Assigned to newly activated units in the United States, Alaska, Europe, and Asia, in the 1940's and 1950's the command's pioneers literally built, often in remote locations, some of the bases and facilities needed to accomplish the mission.

The veterans relate stories of harsh weather, shortages of manpower, materials and supplies, and lack of spare parts for their signals equipment, much of which was obsolete or unsuited for assigned tasking. They write or speak matter-of-factly about challenges overcome by resourcefulness, fortitude, and unstinting devotion to duty, with high morale and without complaint.

Former Security Service members share precise details of the intelligence gathering role they performed against the backdrop of the Cold War, including times when it heated up - the Cuban Missile Crisis, and during war - Korea and Vietnam. Their accounts, although told with modesty and sometimes humor, illustrate inventiveness combined with technical expertise, courage and devotion to duty. Members of redesignated Air Force commands, which inherited and still conduct the mission of USAFSS, provide a look at current collection of multisource intelligence.

A wealth of photographs from the author's collection will delight Security Service veterans and assist other readers in understanding the nature of the command's work. Many tables of information provide clear outlines of unit organization and manning history.

The majority of FREEDOM THROUGH VIGILANCE addresses Air Force Security Service (1948-1979), with limited coverage of Electronic Security Command (ESC), Air Force Intelligence Command (AFIC), Air Intelligence Agency (AIA), and Air Force Intelligence, Surveillance, and Reconnaissance Agency (AFISRA). "FTV" is divided into five volumes:

The United States Air Force Security Service was created as a separate Air Force command on 20 October 1948, and on 1 January 1949 it inherited from the U.S. Army Security Agency the mission of providing communications intelligence and communications security to Air Force commanders. Security Service was given only six months to put into place its own staffing to replace the ASA personnel on temporary duty with its four newly activated squadrons.

The ASA transferred to USAFSS four Signal Corps units that had been performing COMINT and COMSEC missions for the Air Force. Those four units - 1st, 2nd and 8th Radio Squadrons Mobile and the 136th Radio Security Detachment - represented what remained of Signal Corps organizations that supported those Army Air Forces missions during World War II.

The Army activated Signal Corps signal radio intelligence companies (aviation) in World War II expressly to intercept enemy air force communications and provide "radio intelligence" to American air force field commanders. The SRIC (aviation) evolved into the highly mobile and flexible radio squadron mobile, which was attached to and supported a numbered Air Force. For example, the 3rd RSM supported the 9th AF in Europe from the D-Day Invasion at Normandy, France, until the end of the war. Other Signal Corps entities monitored American military communications, providing communications security during WW II.

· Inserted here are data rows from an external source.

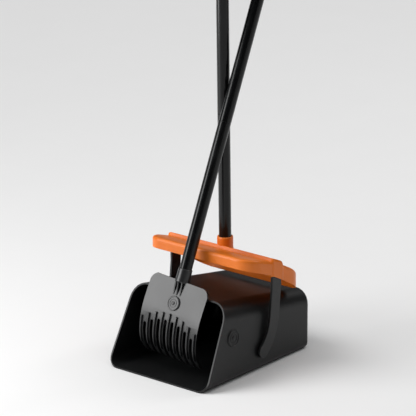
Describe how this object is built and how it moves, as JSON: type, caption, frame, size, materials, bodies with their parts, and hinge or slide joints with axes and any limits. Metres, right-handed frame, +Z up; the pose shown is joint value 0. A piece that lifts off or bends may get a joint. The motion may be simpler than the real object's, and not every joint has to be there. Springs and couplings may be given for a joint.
{
  "type": "dust pan and rake set",
  "caption": "Long-handled swivel scoop: open-mouthed bin, hood on two pivoting arms that closes over the mouth, and a long tined rake stored in it.",
  "frame": {"origin": "centre of the bin's flat underside, on the floor", "axes": "+Z up along the pan's upright handle; the open mouth faces -Y; +X is the side the rake leans to"},
  "size_m": [0.2078, 0.3258, 0.8649],
  "materials": {
    "bin_plastic": "satin moulded polypropylene, black",
    "frame_plastic": "satin moulded nylon, black",
    "rake_plastic": "satin moulded polypropylene, black",
    "hood_plastic": "satin moulded polypropylene, orange",
    "tube_coating": "powder-coated steel tube, satin black",
    "grip_rubber": "matt moulded grip",
    "zinc_steel": "zinc-plated steel"
  },
  "bodies": {
    "bin": {"bin_shell": "bin_plastic"},
    "handle": {"arm_left": "frame_plastic", "arm_right": "frame_plastic", "hood": "hood_plastic", "hood_screw_left": "zinc_steel", "hood_screw_right": "zinc_steel", "pivot_screw_left": "zinc_steel", "pivot_screw_right": "zinc_steel", "pivot_washer_left": "zinc_steel", "pivot_washer_right": "zinc_steel", "pan_socket_screw": "zinc_steel", "pan_tube_lower": "tube_coating", "pan_coupler_lower": "frame_plastic", "pan_tube_middle": "tube_coating", "pan_coupler_upper": "frame_plastic", "pan_tube_upper": "tube_coating", "pan_grip": "grip_rubber", "pan_hang_cap": "frame_plastic"},
    "rake": {"rake_head": "rake_plastic", "rake_socket_screw": "zinc_steel", "rake_tube_lower": "tube_coating", "rake_coupler_lower": "frame_plastic", "rake_tube_middle": "tube_coating", "rake_coupler_upper": "frame_plastic", "rake_tube_upper": "tube_coating", "rake_grip": "grip_rubber", "rake_hang_cap": "frame_plastic"}
  },
  "joints": [
    {"name": "handle_swing", "type": "hinge", "parent": "bin", "child": "handle", "pos_m": [0, 0.0085, 0.0295], "axis": [1, 0, 0], "range_deg": [0, 86]},
    {"name": "rake_lift", "type": "slide", "parent": "bin", "child": "rake", "axis": [0.5, -0.75, 0.433], "range_m": [0, 0.452]}
  ],
  "couplings": [
    {"joint": "rake_lift", "follows": "handle_swing", "m_per_rad": 0.3}
  ]
}
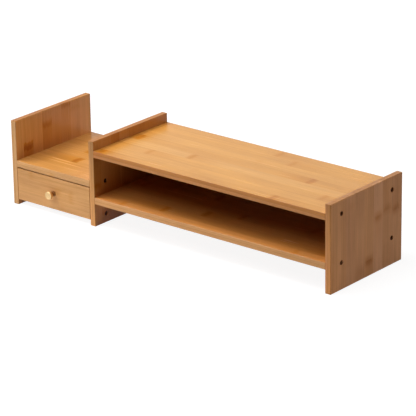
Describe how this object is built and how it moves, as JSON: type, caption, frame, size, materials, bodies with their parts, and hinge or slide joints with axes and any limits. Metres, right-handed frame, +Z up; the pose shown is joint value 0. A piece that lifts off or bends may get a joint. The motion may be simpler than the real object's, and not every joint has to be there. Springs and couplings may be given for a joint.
{
  "type": "desk riser",
  "caption": "Low bamboo monitor riser: a long shelf with an open bay under it between uprights that stand up as lips, and a lower bay with a small pull-out drawer at its left end.",
  "frame": {"origin": "bottom centre of the whole object's box, with the drawer closed and its knob included", "axes": "+X along the riser, to the right as seen from the drawer's front; +Y to the back; +Z up"},
  "size_m": [0.678, 0.204, 0.15],
  "materials": {
    "bamboo_uprights": "satin clear lacquer",
    "bamboo_boards": "satin clear lacquer",
    "bamboo_drawer_front": "satin clear lacquer",
    "bamboo_drawer_walls": "thin clear lacquer",
    "bamboo_panels": "thin clear lacquer",
    "beech_dowels": "raw",
    "black_screws": "blackened",
    "zinc_plated_screw": "zinc plated",
    "pale_brass": "satin"
  },
  "bodies": {
    "carcass": {"left_side_panel": "bamboo_uprights", "divider_panel": "bamboo_uprights", "right_side_panel": "bamboo_uprights", "main_top_board": "bamboo_boards", "lower_shelf": "bamboo_boards", "drawer_bay_top": "bamboo_boards", "drawer_bay_floor": "bamboo_boards", "main_back_panel": "bamboo_panels", "drawer_bay_back_panel": "bamboo_panels", "left_side_screws": "black_screws", "divider_screws_to_main_boards": "black_screws", "divider_screws_to_drawer_bay": "black_screws", "right_side_screws": "black_screws", "left_side_dowels": "beech_dowels", "divider_dowels_to_drawer_bay": "beech_dowels", "divider_dowels_to_main_boards": "beech_dowels", "right_side_dowels": "beech_dowels"},
    "drawer": {"drawer_front": "bamboo_drawer_front", "drawer_left_side": "bamboo_drawer_walls", "drawer_right_side": "bamboo_drawer_walls", "drawer_back": "bamboo_drawer_walls", "drawer_bottom": "bamboo_panels", "drawer_front_dowels": "beech_dowels", "drawer_back_screws": "black_screws", "drawer_knob": "pale_brass", "knob_screw": "zinc_plated_screw"}
  },
  "joints": [
    {"name": "drawer_slide", "type": "slide", "parent": "carcass", "child": "drawer", "axis": [0, -1, 0], "range_m": [0, 0.14]}
  ]
}
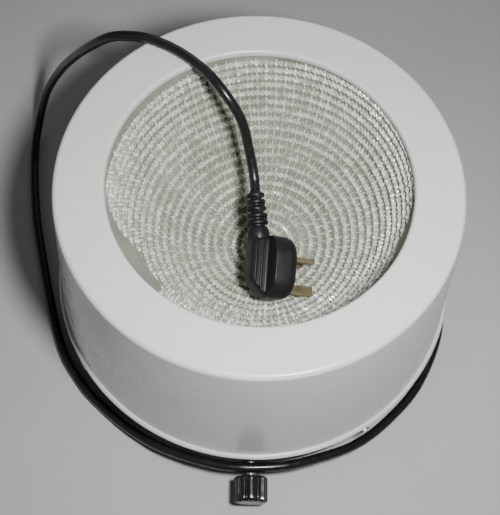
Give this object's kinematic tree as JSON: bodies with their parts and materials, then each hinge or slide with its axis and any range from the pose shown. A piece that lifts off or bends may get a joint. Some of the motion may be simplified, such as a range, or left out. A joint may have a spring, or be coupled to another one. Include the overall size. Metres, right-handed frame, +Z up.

Security Service established its first Headquarters at Arlington Hall Station, Virginia, but transferred it in April 1949 to Brooks AFB, San Antonio, Texas. In 1953, HQ moved into its newly constructed building on Security Hill a few miles away at Kelly AFB. Today's successor to USAFSS, the AFISRA, is headquartered in the same building, although in 2001 Security Hill was realigned to be part of nearby Lackland AFB.

Also in April 1949, USAFSS established a proficiency school at Brooks in which airmen, who were skilled in radio operating, radio mechanics, language, cryptologic duties, etc., could train while awaiting their cryptologic security clearances. Establishing its SIGINT school at Kelly AFB in 1953, the command moved the school to March AFB, California, in 1957 and relocated it in 1958 to Goodfellow AFB, San Angelo, Texas, where it trained voice intercept operators and analysts. Today, the school also trains SIGINT specialists of the Army, Navy, and Marines.

The deployment of radar during World War II added to the complexities of the intelligence mission, as did the introduction of multichannel communications and computer-controlled weapons systems in the 1950's and 1960's. The signals intelligence environment now included communications, plus electronic and data transmissions. By the late 1970's the SIGINT mission had expanded to include the use of command, control and communications countermeasures (C3CM), and USAFSS became the Air Force Electronic Security Command (ESC) in 1979 based on its broader electronic warfare responsibilities, largely gained during the Vietnam War. ESC brought C3CM to the fore in the 1980's with options to monitor and exploit, spoof (deceive), jam or destroy target signals of interest.

Further changes in communications technology (personal computers, email, and cell phones), plus the end of the Cold War, resulted in other changes in the SIGINT mission and a realignment of the Air Force intelligence community. In 1991 a significantly downsized ESC was combined with other intelligence elements into Air Force Intelligence Command (AFIC), and as the information age dawned Air Intelligence Agency (AIA) was born in 1993. When information itself became the center of gravity, the Air Force Intelligence, Surveillance, and Reconnaissance Agency (AFISRA) was formed in 2007 to wage information warfare.